The fact that The Hay Festival came to Kerala is remarkable; the fact that entry was free was an absolute gift. Here was an opportunity to experience the world’s foremost literary festival, bringing with it luminaries of the globe’s cultural landscape, and see them speak alongside some of the most eminent personalities of the Indian writing scene. Far from the arch and stuffy academic types engaging in muted and mostly meaningless discourse that one might associate with the idea of a ‘literary festival’, from 12-14 Nov Thiruvananthapuram’s Kanakakunnu Palace was given over to a vibrant, open atmosphere aimed at celebrating the value of language and those who use it well.
At the first two sessions I attended, that vibrancy wasn’t immediately apparent. Both were marked by a difficulty to focus – in some cases for the speakers, frequently interrupted by an eager and occasionally condescending moderator, but more so for myself. Fellow attendees came and went, darting in and out, some with long-lensed cameras snapping away, others weighed down with new purchases from the bookstore tent. The sound of a generator droned away just down the first embankment of the palace grounds. Two overenthusiastic folks at the side of the room carried on their own inappropriately animated conversation. This is India, after all; the land of open expression in all its forms.

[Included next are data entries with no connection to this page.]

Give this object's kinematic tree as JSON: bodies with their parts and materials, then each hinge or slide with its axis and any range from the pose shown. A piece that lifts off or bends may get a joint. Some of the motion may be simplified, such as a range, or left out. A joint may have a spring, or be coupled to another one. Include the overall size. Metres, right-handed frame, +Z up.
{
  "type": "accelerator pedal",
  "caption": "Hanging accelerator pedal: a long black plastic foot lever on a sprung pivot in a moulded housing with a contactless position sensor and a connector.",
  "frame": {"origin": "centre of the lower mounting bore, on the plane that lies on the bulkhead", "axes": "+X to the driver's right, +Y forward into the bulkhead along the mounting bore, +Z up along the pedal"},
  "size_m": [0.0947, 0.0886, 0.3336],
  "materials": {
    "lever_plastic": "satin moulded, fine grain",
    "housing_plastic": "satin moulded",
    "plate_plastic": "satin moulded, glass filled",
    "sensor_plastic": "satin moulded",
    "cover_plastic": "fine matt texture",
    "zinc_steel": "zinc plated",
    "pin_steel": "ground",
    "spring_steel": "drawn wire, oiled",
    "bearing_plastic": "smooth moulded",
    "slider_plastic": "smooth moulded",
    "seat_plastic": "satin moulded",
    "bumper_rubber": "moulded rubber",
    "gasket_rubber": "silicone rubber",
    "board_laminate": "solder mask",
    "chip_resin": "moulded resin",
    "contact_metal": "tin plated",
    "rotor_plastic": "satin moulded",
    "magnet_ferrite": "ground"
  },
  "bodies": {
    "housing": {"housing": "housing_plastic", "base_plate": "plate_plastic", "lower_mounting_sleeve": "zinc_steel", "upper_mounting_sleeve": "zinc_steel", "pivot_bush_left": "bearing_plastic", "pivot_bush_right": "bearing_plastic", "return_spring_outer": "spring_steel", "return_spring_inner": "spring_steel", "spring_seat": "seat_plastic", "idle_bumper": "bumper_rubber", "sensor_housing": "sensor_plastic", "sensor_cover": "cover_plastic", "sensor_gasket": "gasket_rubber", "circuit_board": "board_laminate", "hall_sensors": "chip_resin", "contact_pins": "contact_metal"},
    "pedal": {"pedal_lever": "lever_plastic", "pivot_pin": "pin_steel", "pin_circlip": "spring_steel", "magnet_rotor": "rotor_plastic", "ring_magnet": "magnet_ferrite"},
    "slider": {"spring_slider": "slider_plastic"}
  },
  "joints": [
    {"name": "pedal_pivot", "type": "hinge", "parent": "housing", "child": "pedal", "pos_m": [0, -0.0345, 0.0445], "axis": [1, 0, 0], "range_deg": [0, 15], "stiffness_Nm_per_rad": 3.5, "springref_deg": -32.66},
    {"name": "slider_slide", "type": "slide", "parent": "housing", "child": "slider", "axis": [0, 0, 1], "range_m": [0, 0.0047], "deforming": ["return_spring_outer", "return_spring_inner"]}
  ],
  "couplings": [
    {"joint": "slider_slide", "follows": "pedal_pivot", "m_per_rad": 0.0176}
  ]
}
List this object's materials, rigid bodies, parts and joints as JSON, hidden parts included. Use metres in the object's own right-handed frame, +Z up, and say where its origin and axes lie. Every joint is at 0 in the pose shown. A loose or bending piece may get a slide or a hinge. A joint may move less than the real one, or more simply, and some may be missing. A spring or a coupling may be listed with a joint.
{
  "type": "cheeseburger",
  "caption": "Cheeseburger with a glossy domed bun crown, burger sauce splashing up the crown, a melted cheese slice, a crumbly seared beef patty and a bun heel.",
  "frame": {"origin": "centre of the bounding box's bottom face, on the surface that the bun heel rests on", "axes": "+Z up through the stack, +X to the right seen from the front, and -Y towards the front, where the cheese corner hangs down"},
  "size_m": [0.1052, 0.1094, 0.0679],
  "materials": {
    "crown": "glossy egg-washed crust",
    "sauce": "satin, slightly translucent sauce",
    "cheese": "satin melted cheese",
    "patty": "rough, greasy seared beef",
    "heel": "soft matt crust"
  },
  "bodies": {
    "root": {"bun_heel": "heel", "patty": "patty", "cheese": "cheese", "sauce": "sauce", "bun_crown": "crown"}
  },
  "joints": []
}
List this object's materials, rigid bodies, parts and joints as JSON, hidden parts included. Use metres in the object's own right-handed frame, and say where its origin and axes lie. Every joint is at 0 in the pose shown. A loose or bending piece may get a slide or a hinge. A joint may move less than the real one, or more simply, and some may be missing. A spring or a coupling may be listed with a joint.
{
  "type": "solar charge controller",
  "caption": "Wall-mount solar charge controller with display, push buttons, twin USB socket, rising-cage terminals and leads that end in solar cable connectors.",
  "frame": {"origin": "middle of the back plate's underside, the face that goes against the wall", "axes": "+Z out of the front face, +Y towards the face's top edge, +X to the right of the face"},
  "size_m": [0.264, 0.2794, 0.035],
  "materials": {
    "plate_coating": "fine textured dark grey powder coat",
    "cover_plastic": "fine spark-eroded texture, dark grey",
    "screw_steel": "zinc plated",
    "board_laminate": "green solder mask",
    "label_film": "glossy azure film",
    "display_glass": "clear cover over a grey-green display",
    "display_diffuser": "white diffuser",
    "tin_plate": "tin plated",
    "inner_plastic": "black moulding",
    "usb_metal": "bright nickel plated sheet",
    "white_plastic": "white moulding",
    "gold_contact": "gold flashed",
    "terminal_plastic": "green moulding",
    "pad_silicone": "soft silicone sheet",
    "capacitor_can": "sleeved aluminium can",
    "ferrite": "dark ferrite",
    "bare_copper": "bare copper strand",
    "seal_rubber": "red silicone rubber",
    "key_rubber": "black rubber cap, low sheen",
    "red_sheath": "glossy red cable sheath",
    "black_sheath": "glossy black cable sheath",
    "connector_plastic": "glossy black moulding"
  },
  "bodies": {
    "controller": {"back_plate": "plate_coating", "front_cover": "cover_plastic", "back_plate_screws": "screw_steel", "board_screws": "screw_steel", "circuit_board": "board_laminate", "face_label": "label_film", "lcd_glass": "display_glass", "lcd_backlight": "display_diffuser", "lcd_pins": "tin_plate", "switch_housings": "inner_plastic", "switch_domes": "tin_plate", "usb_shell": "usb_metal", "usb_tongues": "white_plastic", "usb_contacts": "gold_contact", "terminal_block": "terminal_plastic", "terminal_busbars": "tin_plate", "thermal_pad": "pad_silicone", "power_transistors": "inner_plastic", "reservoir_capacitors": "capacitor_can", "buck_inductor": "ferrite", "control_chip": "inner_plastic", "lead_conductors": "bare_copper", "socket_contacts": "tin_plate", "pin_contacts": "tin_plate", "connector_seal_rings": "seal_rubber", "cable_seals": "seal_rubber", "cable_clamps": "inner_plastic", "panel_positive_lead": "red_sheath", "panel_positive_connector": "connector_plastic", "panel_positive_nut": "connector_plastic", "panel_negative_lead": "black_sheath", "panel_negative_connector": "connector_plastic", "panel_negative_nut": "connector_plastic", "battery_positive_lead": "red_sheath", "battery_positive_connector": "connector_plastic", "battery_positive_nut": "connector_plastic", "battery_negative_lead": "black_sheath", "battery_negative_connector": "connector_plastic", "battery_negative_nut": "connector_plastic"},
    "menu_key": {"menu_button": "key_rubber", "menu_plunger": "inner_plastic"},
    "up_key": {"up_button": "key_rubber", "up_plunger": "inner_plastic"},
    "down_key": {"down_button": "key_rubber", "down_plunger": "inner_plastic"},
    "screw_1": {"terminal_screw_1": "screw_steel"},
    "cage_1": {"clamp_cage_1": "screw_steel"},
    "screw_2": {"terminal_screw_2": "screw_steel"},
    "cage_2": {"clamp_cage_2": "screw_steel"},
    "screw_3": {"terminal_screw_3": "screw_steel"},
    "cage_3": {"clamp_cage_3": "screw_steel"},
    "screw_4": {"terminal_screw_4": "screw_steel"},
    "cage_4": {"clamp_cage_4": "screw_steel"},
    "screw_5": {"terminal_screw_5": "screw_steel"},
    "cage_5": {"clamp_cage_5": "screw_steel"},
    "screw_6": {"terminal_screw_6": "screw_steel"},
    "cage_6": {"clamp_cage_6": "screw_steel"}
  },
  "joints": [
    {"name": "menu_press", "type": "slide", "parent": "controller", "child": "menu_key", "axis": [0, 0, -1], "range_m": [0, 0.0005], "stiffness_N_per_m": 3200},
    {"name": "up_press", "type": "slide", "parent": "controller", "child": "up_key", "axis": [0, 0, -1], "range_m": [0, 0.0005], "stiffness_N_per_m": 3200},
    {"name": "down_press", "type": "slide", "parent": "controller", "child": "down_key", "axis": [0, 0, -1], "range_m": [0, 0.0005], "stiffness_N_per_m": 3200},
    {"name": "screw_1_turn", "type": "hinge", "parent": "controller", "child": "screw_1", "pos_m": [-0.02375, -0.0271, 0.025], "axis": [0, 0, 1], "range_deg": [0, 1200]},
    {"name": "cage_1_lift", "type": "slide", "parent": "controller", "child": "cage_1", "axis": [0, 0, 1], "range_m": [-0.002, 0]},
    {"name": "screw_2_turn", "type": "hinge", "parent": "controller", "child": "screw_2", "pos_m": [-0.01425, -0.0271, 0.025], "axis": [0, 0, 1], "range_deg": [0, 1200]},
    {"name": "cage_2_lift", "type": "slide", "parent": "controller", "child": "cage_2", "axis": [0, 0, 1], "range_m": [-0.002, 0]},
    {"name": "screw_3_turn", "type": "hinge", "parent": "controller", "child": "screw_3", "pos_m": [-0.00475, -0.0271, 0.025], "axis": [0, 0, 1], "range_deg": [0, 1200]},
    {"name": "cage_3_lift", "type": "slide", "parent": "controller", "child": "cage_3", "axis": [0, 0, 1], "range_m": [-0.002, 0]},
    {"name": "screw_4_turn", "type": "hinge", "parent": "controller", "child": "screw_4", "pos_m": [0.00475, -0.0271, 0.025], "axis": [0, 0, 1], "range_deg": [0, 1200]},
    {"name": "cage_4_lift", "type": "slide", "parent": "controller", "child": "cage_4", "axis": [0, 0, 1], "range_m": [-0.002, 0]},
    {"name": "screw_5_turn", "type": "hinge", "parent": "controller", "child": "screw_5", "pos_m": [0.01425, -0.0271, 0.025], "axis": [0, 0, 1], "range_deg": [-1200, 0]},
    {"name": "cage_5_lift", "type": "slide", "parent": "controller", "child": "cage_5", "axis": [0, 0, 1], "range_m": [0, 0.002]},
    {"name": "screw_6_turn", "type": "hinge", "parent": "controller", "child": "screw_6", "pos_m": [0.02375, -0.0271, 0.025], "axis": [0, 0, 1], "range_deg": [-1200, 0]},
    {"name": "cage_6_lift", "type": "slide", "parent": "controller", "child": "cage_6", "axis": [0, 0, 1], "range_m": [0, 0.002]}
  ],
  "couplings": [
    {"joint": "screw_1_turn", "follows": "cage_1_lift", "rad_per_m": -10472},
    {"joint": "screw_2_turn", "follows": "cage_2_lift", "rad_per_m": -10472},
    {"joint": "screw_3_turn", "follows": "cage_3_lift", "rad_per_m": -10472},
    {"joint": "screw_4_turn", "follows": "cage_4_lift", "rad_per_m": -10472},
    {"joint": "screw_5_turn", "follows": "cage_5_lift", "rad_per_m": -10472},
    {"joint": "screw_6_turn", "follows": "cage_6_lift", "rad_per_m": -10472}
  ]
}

These were in the two ancillary venues, the oval-tabled Reading Room and the open air Bandstand. Over in the central Palace Hall, there seemed to be more of a calm that befitted such a princely and tradition-filled room. I remained there for the rest of the weekend as part of an extraordinarily varied audience. There were: distinguished local retirees with a passion for language; twentysomething Malayali men asking me for my mobile number within minutes of meeting; young tourists in summer dresses and sunglasses; local professionals, well groomed and dressed; adolescent children sitting unusually still; fellow resident foreigners of all backgrounds; and many of the authors themselves, catching another speaker’s session.
While some of the audience questions put to the speakers were actually rambling, self-involved speeches, the vast majority showcased an impressive degree of thought and understanding. There are some very assured people in India, and of all ages. The self-confidence and intelligence displayed in most questions – from regal gentlemen with white beards, elegant women in flowing saris, and immaculately presented young men – was even a little intimidating. In India, everybody has something to say and will grasp any opportunity to say it, and often in an eloquent, succinct and immediately coherent manner. This had been evident, in a less compelling form, in the bustle and chatter of those earlier sessions; here, it became a glorious testament to the vast knowledge base that the world’s largest democracy is capable of expressing.
Perhaps the knowledge and understanding emanating from the stage was having an effect on people, too. These speakers, I stress, were not merely cobbled together out of people who would agree to come; they were genuine stars of Indian and global literature, some of them superstars (click each name for more information):
- Vikram Seth, quipping that if poetry in translation is like kissing through a handkerchief, it must at least be made of muslin or silk
- Simon Schama, begging Obama to stand up and fight those who denigrate him
- Michelle Paver, demonstrating (with a brave young volunteer) how wolves communicate
- Shashi Tharoor, insisting that we all go out and read Jawaharlal Nehru
- Sebastian Faulks, discussing his preference for writing books set in the past
- K. Satchidanandan, bringing the page and the room to life with his
- and many more, with Bob Geldof to discuss poverty and sing a few rock ‘n’ roll songs to cap the whole thing off.
All that was missing, really, was the aam aadmi element. Make no mistake, this was an elite event of armchairs and chandeliers (and of comparatively small numbers, around people 3,000 in total) concerned largely with the words of change and development and not with actions to go with it. But that was the point. In the atmosphere of The Hay Festival, words were an end in and of themselves – to be quoted, produced, illuminated and celebrated. To my delight, it wasn’t only the authors that seized upon this opportunity to demonstrate the power of language; it was the audience, too, and all of it was edifying, all of it fascinating.